The Earnestness of All Souls

All Souls exists to ground its people in the gospel and send them out. The “glorious gospel of the blessed God” (1 Tim 1:11) is the essence of our preaching and teaching, our life together and our life apart. For some, this rhythm is a continual and weekly gathering and going. For others it is an intensely communal experience which prepares them for the next phase of their lives and sends them out.  In this post, Austin Stapella tells us how All Souls helped ground him and prepare him for his ongoing education at Duke University. We sorely miss Austin and Becky even as we know they will always be a part of us.

It was in the midst of a major personal transition that I first visited All Souls Anglican Church. At the time, I was working toward my Bachelors in Ancient Languages and Theological Studies at Wheaton College and my aesthetic sensibilities had changed dramatically. I was becoming increasingly discontent with the non-denominational megachurch I had attended throughout childhood and adolescence and was searching for a more traditional style of worship. My wife, Becky, and I found All Souls through a google search for local Anglican parishes and decided to attend that Sunday. The people were warm and welcoming, and the service was engaging and inviting.

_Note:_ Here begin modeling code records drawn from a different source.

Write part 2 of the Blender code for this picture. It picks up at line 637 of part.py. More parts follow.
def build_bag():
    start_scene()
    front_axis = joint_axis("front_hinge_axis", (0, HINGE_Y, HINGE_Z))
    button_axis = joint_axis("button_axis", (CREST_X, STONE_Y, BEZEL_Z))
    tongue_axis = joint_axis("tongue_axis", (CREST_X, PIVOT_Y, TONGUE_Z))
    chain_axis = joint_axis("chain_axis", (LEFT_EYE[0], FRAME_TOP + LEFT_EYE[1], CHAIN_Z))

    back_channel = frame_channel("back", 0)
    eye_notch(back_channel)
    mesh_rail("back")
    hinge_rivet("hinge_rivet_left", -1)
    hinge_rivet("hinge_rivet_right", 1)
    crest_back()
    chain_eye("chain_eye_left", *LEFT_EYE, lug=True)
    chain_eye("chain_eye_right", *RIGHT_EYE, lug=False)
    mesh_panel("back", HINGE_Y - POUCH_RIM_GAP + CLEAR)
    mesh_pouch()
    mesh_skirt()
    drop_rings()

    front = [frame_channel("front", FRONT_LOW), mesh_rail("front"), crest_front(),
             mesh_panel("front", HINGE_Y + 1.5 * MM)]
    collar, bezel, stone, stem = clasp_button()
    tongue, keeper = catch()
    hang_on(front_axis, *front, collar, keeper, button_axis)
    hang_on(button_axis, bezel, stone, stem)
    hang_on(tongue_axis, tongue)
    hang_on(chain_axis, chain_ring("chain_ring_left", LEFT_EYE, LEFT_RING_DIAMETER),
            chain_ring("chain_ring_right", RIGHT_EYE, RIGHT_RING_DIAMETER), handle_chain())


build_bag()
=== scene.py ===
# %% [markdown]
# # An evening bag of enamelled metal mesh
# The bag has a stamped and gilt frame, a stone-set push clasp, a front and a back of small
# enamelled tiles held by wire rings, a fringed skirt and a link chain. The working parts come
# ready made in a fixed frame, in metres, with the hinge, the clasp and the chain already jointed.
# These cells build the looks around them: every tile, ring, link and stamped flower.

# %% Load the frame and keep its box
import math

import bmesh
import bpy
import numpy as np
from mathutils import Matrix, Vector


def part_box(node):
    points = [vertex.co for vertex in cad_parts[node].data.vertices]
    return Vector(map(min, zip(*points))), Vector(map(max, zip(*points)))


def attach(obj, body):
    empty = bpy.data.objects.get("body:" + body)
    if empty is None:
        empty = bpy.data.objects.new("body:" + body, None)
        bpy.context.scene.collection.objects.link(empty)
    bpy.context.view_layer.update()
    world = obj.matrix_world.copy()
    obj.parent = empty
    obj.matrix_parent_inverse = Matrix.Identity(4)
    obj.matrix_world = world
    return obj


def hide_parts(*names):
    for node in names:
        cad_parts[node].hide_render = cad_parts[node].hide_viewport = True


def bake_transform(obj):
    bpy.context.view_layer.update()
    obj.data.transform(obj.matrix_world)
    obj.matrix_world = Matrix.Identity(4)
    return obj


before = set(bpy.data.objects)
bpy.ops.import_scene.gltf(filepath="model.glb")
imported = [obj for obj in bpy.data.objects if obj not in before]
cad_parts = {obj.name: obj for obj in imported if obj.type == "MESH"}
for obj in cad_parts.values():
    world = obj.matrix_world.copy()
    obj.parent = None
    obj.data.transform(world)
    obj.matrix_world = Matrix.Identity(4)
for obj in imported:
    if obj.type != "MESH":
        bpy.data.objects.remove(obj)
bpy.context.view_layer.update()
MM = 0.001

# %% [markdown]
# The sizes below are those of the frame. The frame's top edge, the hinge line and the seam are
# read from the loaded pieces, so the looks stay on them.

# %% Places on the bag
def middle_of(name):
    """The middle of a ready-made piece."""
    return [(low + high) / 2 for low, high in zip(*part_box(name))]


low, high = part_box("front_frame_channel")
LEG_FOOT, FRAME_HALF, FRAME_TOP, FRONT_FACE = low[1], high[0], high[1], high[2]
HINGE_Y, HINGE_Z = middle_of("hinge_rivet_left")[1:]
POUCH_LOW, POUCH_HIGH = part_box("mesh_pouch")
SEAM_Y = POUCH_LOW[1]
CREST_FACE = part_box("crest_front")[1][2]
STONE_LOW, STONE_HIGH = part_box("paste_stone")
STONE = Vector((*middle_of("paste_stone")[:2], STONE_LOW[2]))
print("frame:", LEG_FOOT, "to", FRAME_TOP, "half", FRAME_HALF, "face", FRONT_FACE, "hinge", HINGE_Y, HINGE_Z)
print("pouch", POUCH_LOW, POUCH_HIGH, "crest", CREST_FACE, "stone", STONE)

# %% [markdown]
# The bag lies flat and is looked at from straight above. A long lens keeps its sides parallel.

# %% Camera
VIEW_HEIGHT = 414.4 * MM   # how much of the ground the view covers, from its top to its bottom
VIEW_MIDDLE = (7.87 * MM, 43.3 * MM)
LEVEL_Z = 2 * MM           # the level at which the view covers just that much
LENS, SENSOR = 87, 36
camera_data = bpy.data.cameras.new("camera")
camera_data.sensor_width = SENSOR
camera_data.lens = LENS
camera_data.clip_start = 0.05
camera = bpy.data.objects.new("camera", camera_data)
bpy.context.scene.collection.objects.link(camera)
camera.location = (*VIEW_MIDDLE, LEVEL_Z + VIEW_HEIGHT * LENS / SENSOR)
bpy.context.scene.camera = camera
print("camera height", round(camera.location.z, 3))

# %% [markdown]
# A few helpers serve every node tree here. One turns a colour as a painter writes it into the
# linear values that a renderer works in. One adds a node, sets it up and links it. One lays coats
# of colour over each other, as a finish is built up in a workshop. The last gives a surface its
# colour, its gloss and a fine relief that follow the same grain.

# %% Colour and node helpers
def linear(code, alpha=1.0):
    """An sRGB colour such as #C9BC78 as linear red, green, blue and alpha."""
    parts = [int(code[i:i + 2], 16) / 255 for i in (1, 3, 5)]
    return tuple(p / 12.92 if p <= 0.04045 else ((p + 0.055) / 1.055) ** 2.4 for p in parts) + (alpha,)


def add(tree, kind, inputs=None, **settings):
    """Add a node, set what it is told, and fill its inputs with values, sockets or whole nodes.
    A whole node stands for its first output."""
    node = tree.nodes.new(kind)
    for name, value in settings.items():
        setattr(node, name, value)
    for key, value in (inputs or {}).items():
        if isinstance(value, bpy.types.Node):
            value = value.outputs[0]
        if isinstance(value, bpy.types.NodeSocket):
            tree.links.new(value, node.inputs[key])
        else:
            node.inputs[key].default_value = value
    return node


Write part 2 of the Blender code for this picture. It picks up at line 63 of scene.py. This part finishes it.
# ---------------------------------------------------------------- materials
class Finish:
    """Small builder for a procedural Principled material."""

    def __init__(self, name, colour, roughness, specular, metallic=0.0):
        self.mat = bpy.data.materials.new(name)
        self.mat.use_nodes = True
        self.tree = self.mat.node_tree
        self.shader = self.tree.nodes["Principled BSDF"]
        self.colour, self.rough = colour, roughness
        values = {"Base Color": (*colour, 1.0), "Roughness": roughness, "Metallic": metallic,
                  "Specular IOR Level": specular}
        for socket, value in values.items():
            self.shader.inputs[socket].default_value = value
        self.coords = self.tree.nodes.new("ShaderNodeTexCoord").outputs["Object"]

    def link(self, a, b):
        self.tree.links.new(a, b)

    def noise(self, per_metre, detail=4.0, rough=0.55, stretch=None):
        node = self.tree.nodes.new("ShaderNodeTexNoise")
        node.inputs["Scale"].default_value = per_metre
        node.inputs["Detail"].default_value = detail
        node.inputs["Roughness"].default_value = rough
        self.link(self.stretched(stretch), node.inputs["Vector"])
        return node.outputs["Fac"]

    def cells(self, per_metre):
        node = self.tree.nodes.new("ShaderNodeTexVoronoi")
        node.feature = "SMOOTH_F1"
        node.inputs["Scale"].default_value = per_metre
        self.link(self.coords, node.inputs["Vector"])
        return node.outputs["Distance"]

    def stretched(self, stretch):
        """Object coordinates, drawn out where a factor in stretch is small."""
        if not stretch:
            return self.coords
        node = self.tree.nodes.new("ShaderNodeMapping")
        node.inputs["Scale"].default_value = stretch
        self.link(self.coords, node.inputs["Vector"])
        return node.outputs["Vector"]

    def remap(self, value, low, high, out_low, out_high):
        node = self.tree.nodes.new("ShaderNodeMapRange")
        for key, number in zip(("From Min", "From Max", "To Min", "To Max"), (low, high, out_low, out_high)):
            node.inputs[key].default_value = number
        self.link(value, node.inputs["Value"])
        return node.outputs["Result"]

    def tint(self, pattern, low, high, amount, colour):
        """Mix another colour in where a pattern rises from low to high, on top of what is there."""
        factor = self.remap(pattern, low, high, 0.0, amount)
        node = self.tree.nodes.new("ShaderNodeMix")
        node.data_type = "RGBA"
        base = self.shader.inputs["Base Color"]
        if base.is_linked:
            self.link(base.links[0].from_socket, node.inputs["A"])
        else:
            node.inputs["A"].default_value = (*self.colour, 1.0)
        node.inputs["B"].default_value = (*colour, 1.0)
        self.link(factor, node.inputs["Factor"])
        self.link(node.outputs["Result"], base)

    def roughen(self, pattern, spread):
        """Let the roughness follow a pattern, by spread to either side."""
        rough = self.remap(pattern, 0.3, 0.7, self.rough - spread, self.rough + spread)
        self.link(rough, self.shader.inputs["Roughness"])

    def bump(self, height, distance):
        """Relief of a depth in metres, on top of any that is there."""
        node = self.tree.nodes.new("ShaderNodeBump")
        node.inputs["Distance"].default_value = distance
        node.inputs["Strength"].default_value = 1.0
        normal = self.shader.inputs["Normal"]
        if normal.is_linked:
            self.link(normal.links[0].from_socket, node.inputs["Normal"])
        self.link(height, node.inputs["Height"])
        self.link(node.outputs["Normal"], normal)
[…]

But it was the catechesis hours that truly captured our attention and enlightened us to the uniqueness of All Souls.

I have just finished my first year at Duke Divinity School in the Master of Divinity program as I work toward earning my PhD (in either the letters of the Apostle Paul, or the writings of the early Greek Church Fathers), and I have sorely missed All Souls, though, not entirely for the reasons I thought I would. Its members will often playfully deprecate the community for being esoteric and inaccessible, an idiosyncrasy which I find endearing but in no short supply in my present location. Though it is perhaps not All Soul’s most evident characteristic, what I have found myself longing for is the earnestness of the congregation. To be called earnest, in our especially cynical age, is often more a slight than a praise. In our era, it is the cynical who are frequently regarded as sages, capable of peeling back the façade of ordinary existence and perceiving the true vacuity of all that is commonly held sacred. Treating objects, words, or events as meaningful or profound is regarded as a quaint naiveite. Cynicism and sarcasm are common parlance in the lingua franca of academic settings, and the type of sincerity and enthusiasm I experienced at All Souls are hard to come by in my present circumstances.

What I appreciate so deeply about All Souls, and the catechesis hours especially, is not simply the information that is conveyed, but the eagerness with which the congregation teaches and receives it. I think of the passion and enthusiasm displayed by Matt Milliner when he introduces the series at the beginning of the academic year, or Joel Erickson’s lesson on finding Christ in the films of the Coen Brothers. These teaching sessions, and others like them, are not strained exercises in saccharine religiosity or self-aggrandizing flexes of piety (with which I am very familiar). Nor are they motivated by a generic appetite for the esoteric and obscure, but a genuine desire for insight into those things that truly strike us as meaningful, for matters of existential significance.

Despite their reputation, it seems to me that it is the cynical who are truly naïve, predicating their existence on a comforting lie: that contrary to our intuitions those things which seem to matter do not. Cynicism, which poses as the wisdom of the sophisticated or cosmopolitan is truly the most superficial of naivetes, a means by which one can gird himself against disappointment and despair by insisting in the ultimate triviality of those things which strike us as profound – a palisade against disillusionment that insulates one from meaningful experience. The cynic can never be made a fool since he wagers nothing of himself to begin with. Cynicism is the vernacular of nihilism.

I found that at All Souls this posture is given no quarter. Certainly, I have witnessed personal misgivings and moments of apathy. But I have not seen the community allow this to infect its spirit. Instead, what is encouraged is a posture of vulnerability, a willingness to admit that those things which seem to matter do matter, and the courage to engage in them with the whole person. All Souls is a community in which all are exhorted to pursue knowledge of God and of his Gospel with unbridled enthusiasm and sincerity of heart. It is a place where no subject is treated as a mere intellectual diversion, but is instead enthusiastically conscripted into the hope-bringing message of the Church.

When we are scourged by disillusionment or disenchantment it may be tempting to see such tribulations as an occasion to set aside ones’ earnestness and embrace an austere expectation of disappointment, to meet that which is existentially significant with sarcasm and a winking anticipation of inevitable letdown, a temptation I have personally felt in light of many recent circumstances. But I thank the people of All Souls for encouraging me by their deeds to never allow myself to be overwhelmed by cynicism or be given over to nihilistic indifference but to instead wear my love for God and my desire to know him on my sleeve, and in sincerity and earnestness, wager all I have on the hope of the Gospel.